What is something you wish everyone knew about you?
When Vanderbilt brought my husband to Nashville from California in 1959, I joined the League of Women Voters right away. That is how I made good friends and learned about the community. It led to all the community service I have enjoyed until now when I am still active on the Conservancy Board for Centennial Park and the Parthenon.

My 41 years on Nashville Boards and Commissions started with being the first woman to be selected to the Metro Planning Commission. As their representative on the Park Board, after 16 years on the P.C. came 10 years on the Park Board and then came years on the Historic Commission. Board service to the YMCA and YWCA,  Adventure Science Museum and DeeDeeWallace Mental Health Center in the 60s gave me a chance to work with many civic leaders in the city.

It was during the years on the Park Board that I could initiate and raise funds for the Fannie Mae Dees Park Sea Serpent, the Athena in the Parthenon, “Come Play” near the Commons on the Peabody Campus and the Ron and Judy Lederer tile mural at the Cumberland Museum. This mural that shows a cross section of Davidson Co. geology and landscape is in need of a new home now.

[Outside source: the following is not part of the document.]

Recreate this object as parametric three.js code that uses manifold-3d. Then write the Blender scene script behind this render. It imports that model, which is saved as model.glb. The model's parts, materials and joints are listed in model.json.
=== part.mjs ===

I have enjoyed correspondence and providing support to Foster Children for years, first through “Plan International”, since persuading my high school to adopt one and, for the past 25, years a Native American child through “Futures for Children”.

How did you come to Join the Vanderbilt Woman’s Club?
With four small children at home and a newcomer to the community, the VWC gave me a chance to make friends across the departmental divides. The programs and social events were an opportunity to get out into the adult world once in a while!

 What’s one thing you like most about the VWC and do you have any suggestions for our club?
I am glad that the Club can provide scholarship help to students and I  appreciate that most of the programs are so interesting that my husband of 62 years enjoys going to them with me.